Scribbling

Recursive Descent Parsing - Python Implementation 본문

Computer Science/Algorithms & Data Structures

Recursive Descent Parsing - Python Implementation

focalpoint 2022. 11. 12. 05:19

 

Video I recommend: 

https://www.youtube.com/watch?v=SToUyjAsaFk 

 

In this post, I will cover "Recursive Descent Parsing". Details about it are well elaborated in the above video. This post is to summarize core concepts and implement the algorithm with an actual code.

 

Goal: Implement a parser that parse an arithmetic experssion.

- ( 3 + 5) * -2

 

Elements:

Numbers

Infix Operators (+, -, *, /)

Prefix Operator (+, -)

Parenthesis ( )

 

Precedence

3 + 5 * 6

should be 3 + (5 * 6) not (3 + 5) * 6

 

Associativity

7 - 5 + 1

= (7 - 5) + 1 not 7 - ( 5 + 1)

 

Grammar

Grammar (Non-Terminal) Symbols: E: Expression, T: Term, F: Factor

Terminal Symbols: *, -, 37, 62, +, /, (, )

T+E, T-E, T --> E

F * T, F / T, F --> F

Integer, (E), -F --> F

 

Tokens

Integers {digits}

 

Lexical Analysis

function scanToken(): scans the input and moves nextToken

variable nextToken

(optional) OOP class for data types like integers

 

Class

We will use a tree structure to represent the expression. Thanks to Python's versatility, we don't need to implement different class for each operator or data types.

class Node(object):
    def __init__(self, val="", left=None, right=None):
        self.val = val
        self.left = left
        self.right = right

 

Print Method

Recursively call to print the expression.

 

Eval Method

Recursively call to evaluate the expression.

 

Parsing Algorithm

Functions: each function will return a node (or pointer in other languages) of the tree it builds

parseExpression()

parseTerm()

parseFactor()

Details:

- at any moment, nextToken will contain the next unscanned thing from the input.

- scanToken() to advance.

- return Null if error.

 

Python Implementation

To be very technical, it is very important to handle errors at each step. However, for simplicity, I won't handle errors as for now. If I have some time in the future, I might update the code.

 

from collections import deque


class Node(object):
    def __init__(self, val=" ", left=None, right=None):
        self.val = val
        self.left = left
        self.right = right


class Parser:

    @staticmethod
    def expTree(expression):
        tokens = deque(list(expression))
        return Parser.parse_expression(tokens)

    @staticmethod
    def parse_expression(tokens):
        lhs = Parser.parse_term(tokens)
        while tokens and tokens[0] in ['+', '-']:
            op = tokens.popleft()
            rhs = Parser.parse_term(tokens)
            lhs = Node(val=op, left=lhs, right=rhs)
        return lhs

    @staticmethod
    def parse_term(tokens):
        lhs = Parser.parse_factor(tokens)
        while tokens and tokens[0] in ['*', '/']:
            op = tokens.popleft()
            rhs = Parser.parse_factor(tokens)
            lhs = Node(val=op, left=lhs, right=rhs)
        return lhs

    @staticmethod
    def parse_factor(tokens):
        # if integer
        if tokens[0].isnumeric():
            num = 0
            while tokens and tokens[0].isnumeric():
                num = num * 10 + int(tokens.popleft())
            return Node(val=num)

        elif tokens[0] == '(':
            # consume '('
            tokens.popleft()
            # if node is none: raise error
            node = Parser.parse_expression(tokens)
            # consume ')'
            # if token is not ')': raise error
            tokens.popleft()
            return node

        # if negate
        elif tokens[0] == '-':
            # consume '-'
            tokens.popleft()
            # if numNode is none: raise error
            numNode = Parser.parse_factor(tokens)
            return Node(val='-', left=None, right=numNode)
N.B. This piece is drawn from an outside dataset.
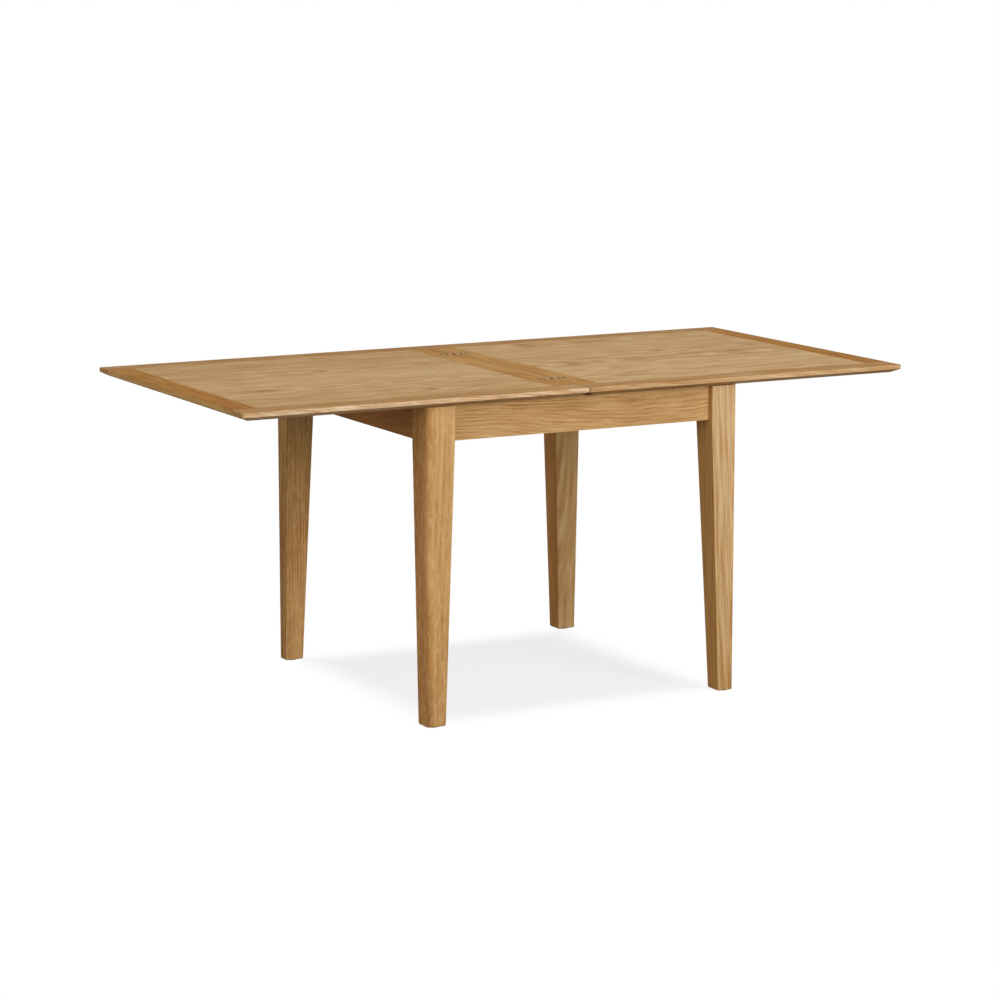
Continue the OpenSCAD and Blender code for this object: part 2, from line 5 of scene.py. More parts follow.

        # invalid token: raise error
        else:
            return None


    @staticmethod
    def print_tree(root):
        def _print_node(node):
            # leaf node with number value
            if node.left is None and node.right is None:
                print(node.val, end='')
                return
            # negate case: - (3 + 5)
            if node.left is None and node.right is not None:
                print('(', end='')
                # node.val should be '-' (negate)
                print(node.val, end='')
                _print_node(node.right)
                print(')', end='')
                return
            # operator case with both children
            # if node.left is None: raise error
            print('(', end='')
            _print_node(node.left)
            # node.val should be an operator
            print(node.val, end='')
            _print_node(node.right)
            print(')', end='')
        _print_node(root)
        print()

    @staticmethod
    def eval_tree(root):
        def _eval_node(node):
            # leaf node with number value
            if node.left is None and node.right is None:
                return node.val
            # negate case: - (3 + 5)
            if node.left is None and node.right is not None:
                # node.val should be '-' (negate)
                return -_eval_node(node.right)
            # operator case with both children
            # if node.left is None: raise error
            lhs, rhs = _eval_node(node.left), _eval_node(node.right)
            if node.val == '+':
                return lhs + rhs
            elif node.val == '-':
                return lhs - rhs
            elif node.val == '*':
                return lhs * rhs
            elif node.val == '/':
                return int(lhs/rhs)
            # invalid operator: raise error
            else:
                return None
        return _eval_node(root)




'''
Example
'''
root = Parser.expTree('2-3/(5*2)+1')
Parser.print_tree(root)
print(Parser.eval_tree(root))

 

 

 

Relevant LeetCode Problem:

1597. Build Binary Expression Tree From Infix Expression

https://leetcode.com/problems/build-binary-expression-tree-from-infix-expression/description/

 

We can basically use the same code for the solution !

# Definition for a binary tree node.
class Node(object):
    def __init__(self, val=" ", left=None, right=None):
        self.val = val
        self.left = left
        self.right = right

from collections import deque
class Solution:
    def expTree(self, s: str) -> 'Node':
        tokens = deque(list(s))
        return self.parse_expression(tokens)

    def parse_expression(self, tokens):
        lhs = self.parse_term(tokens)
        while tokens and tokens[0] in ['+', '-']:
            op = tokens.popleft()
            rhs = self.parse_term(tokens)
            lhs = Node(val=op, left=lhs, right=rhs)
        return lhs

    def parse_term(self, tokens):
        lhs = self.parse_factor(tokens)
        while tokens and tokens[0] in ['*', '/']:
            op = tokens.popleft()
            rhs = self.parse_factor(tokens)
            lhs = Node(val=op, left=lhs, right=rhs)
        return lhs

    def parse_factor(self, tokens):
        # if integer
        if tokens[0].isnumeric():
            num = 0
            while tokens and tokens[0].isnumeric():
                num = num * 10 + int(tokens.popleft())
            return Node(val=str(num))

        elif tokens[0] == '(':
            # consume '('
            tokens.popleft()
            # if node is none: should raise error
            node = self.parse_expression(tokens)
            # consume ')'
            # if token is not ')': should raise error
            tokens.popleft()
            return node